Carbon Nanomaterials: production, impact on plant development, Chemical and Biological Technologies in Agriculture.
Institute of Crop Science, Hohenheim University.
Review on the different types of carbon based nanomaterials, major production techniques and important trends for agricultural and environmental applications.
All structures are at atomic level
- Fullerenes, spherical molecules and highly symmetrical
- Carbon Nanotubes, a cylindrical structure. Can be single or multiwalled and vary in length. The structure leads to exceptional properties combining strength, rigidity and elasticity, higher thermal and electrical conductivity.
- Graphene – two dimensional sheets of single layers of carbon atoms
Goes onto describe potential applications of carbon based nano materials
- Increasing crop yields
- Plant protection
In particular it describes and summarises CNTs impact on plants
Germination- stimulatory effects of CNTs have been reported for a wide range of crops. Possible accelerated water flow into the seed has been related with the ability of the CNTs to perforate the seed coat and encourage water uptake.

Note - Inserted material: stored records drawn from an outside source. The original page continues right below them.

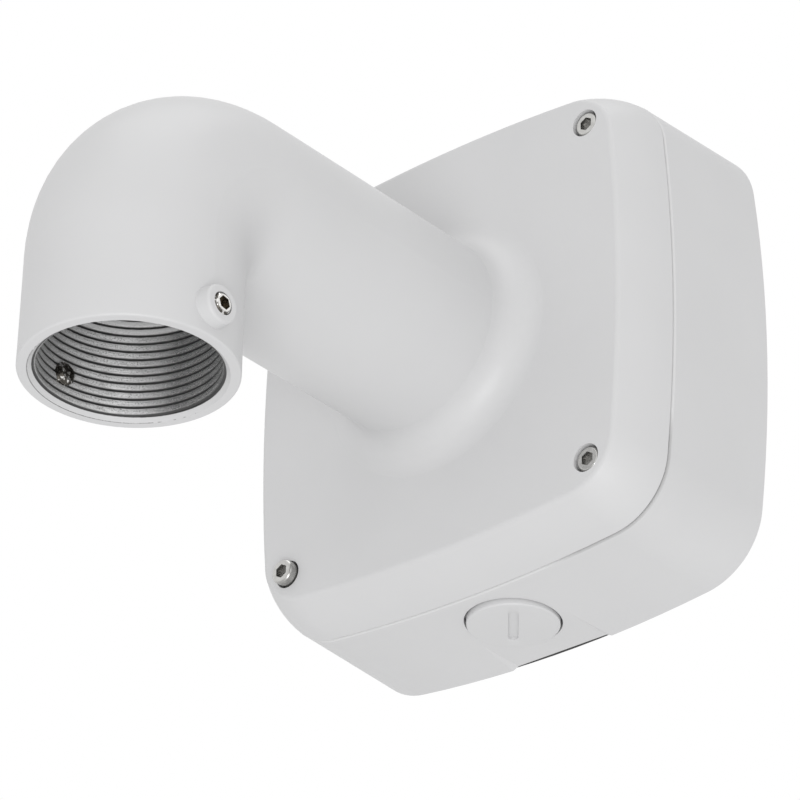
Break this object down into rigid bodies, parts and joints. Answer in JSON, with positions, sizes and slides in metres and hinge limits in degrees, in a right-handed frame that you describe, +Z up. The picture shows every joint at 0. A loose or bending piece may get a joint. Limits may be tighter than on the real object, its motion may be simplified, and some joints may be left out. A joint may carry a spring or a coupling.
{
  "type": "camera wall bracket",
  "caption": "Wall bracket with a cast elbow arm, a threaded pipe socket that opens down, and a rounded square back box with a cable space.",
  "frame": {"origin": "on the wall plane, in the middle of the four fixing holes", "axes": "+Y into the wall, +Z up, -Y outwards along the arm; the pipe socket opens towards -Z"},
  "size_m": [0.141, 0.1984, 0.1407],
  "materials": {
    "white_coat": "fine white powder coat on cast aluminium",
    "screw_steel": "stainless steel",
    "gasket_rubber": "black rubber",
    "plug_coat": "white powder coat"
  },
  "bodies": {
    "root": {"bracket_arm": "white_coat", "back_box": "white_coat", "wall_gasket": "gasket_rubber", "cover_gasket": "gasket_rubber", "conduit_plug": "plug_coat", "conduit_plug_seal": "gasket_rubber", "earth_screw": "screw_steel", "earth_washer": "screw_steel", "cover_screw_top_left": "screw_steel", "cover_screw_top_right": "screw_steel", "cover_screw_bottom_left": "screw_steel", "cover_screw_bottom_right": "screw_steel", "cover_screw_seal_top_left": "gasket_rubber", "cover_screw_seal_top_right": "gasket_rubber", "cover_screw_seal_bottom_left": "gasket_rubber", "cover_screw_seal_bottom_right": "gasket_rubber", "set_screw_right": "screw_steel", "set_screw_left": "screw_steel"}
  },
  "joints": []
}
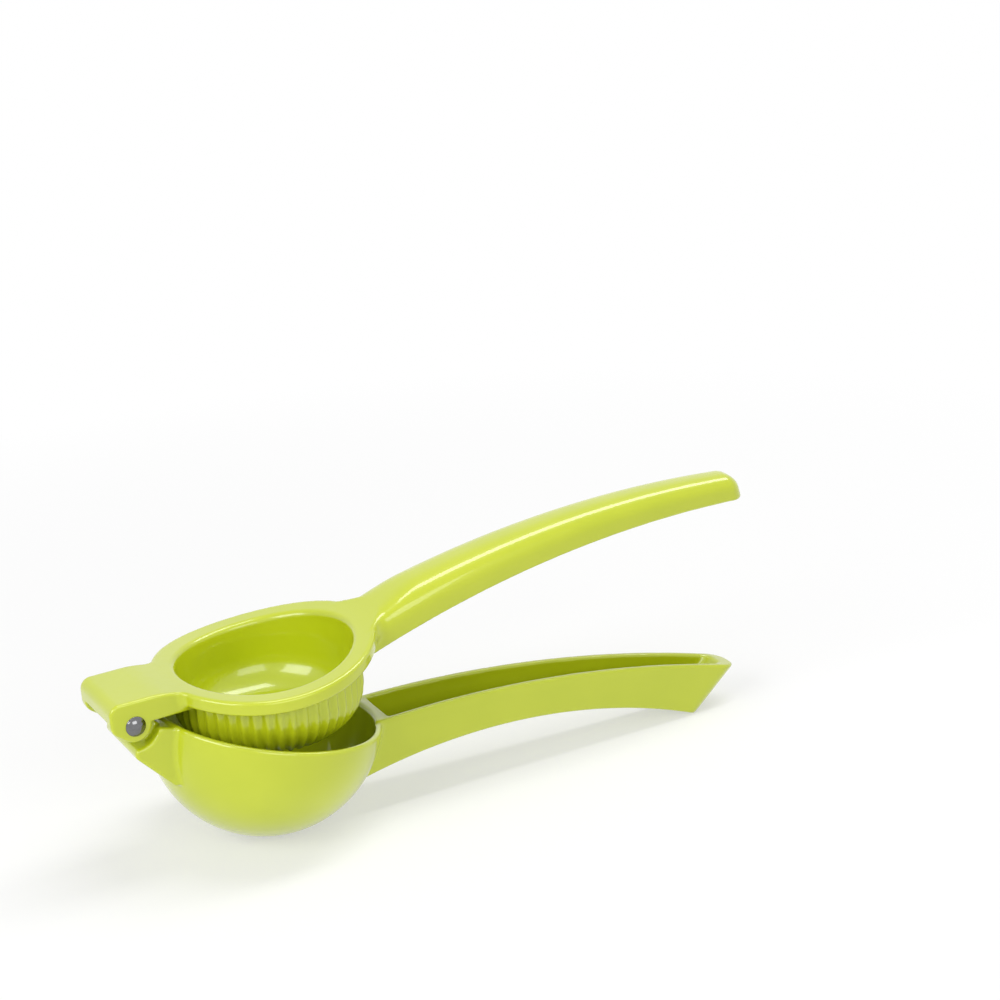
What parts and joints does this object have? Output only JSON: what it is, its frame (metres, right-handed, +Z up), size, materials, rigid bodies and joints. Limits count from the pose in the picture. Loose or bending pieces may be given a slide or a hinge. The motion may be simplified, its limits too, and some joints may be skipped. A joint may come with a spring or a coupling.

Plant growth and development – during seedling development and early growth, positive effects of CNTs on root and shoot elongation have been reported for a range of plant species.
Carbon Nanotubes influence the enzyme activity of biogeochemical cycles of carbon, Nitrogen, Phosphorus and Pathogenesis of Plants in Annual Agrecosystems.
Carbon Nanotubes influence the enzyme activity of biogeochemical cycles of carbon, Nitrogen, Phosphorus and Pathogenesis of Plants in Annual Agrecosystems.
OB Vaishlya, N N Osipov, NV Guseva
National Research Tomsk Polytechnic University, Lenin Av. 30, Tomsk, 634050, Russia
We conducted pre-sowing seed treatment of spring wheat carbon nanotubes (CNT) modified with thionyl chloride, ethylene diamine, azobenzole and dodecylamine. CNTs did not disrupt the structure of the crop, but the activity of extracellular enzymes in rhizosphere of plants in the flowering stage changed.
High Lights from paper
The analysis of the biological aspects of safe application of CNTs for strategic grain crops is of particular importance.
There is no unequivocal opinion on this point, in both single and multi-walled CNTs with azo-group increased the enzyme activity in the soil.
Perhaps just the ability of CNTs to work in a cell plasma membrane as a water pump is one of the reasons why the infection of root rots in wheat seedlings treated by CNTs is decreasing.
Complex genetic, photothermal, and photoacoustic analysis of nanoparticle-plant interactions
Complex genetic, photothermal, and photoacoustic analysis of nanoparticle-plant interactions
PNAS, January 18 2011, Vol 108, No 3
Discussion
In this multidisciplinary work, we proved that the interaction of multi-walled Carbon Nano tubes (CNTs) with the cells of tomato seedlings resulted in significant changes in total gene expression. The groups of genes with altered expression were identified in the roots and leaves of tomato plants growing on a medium supplemented with CNTs. The exposure of tomato cells to CNTs can lead to the activation of many stress related genes including the gene for tomato water channel protein. IN addition our data demonstrated that the up-regulation of the expression of the water channel’s gene in CNY-exposed roots and leaves can have a significant impact on the observed phenomena of activation, enhanced germination, and growth of tomato seedlings on a medium supplemented with CNTs.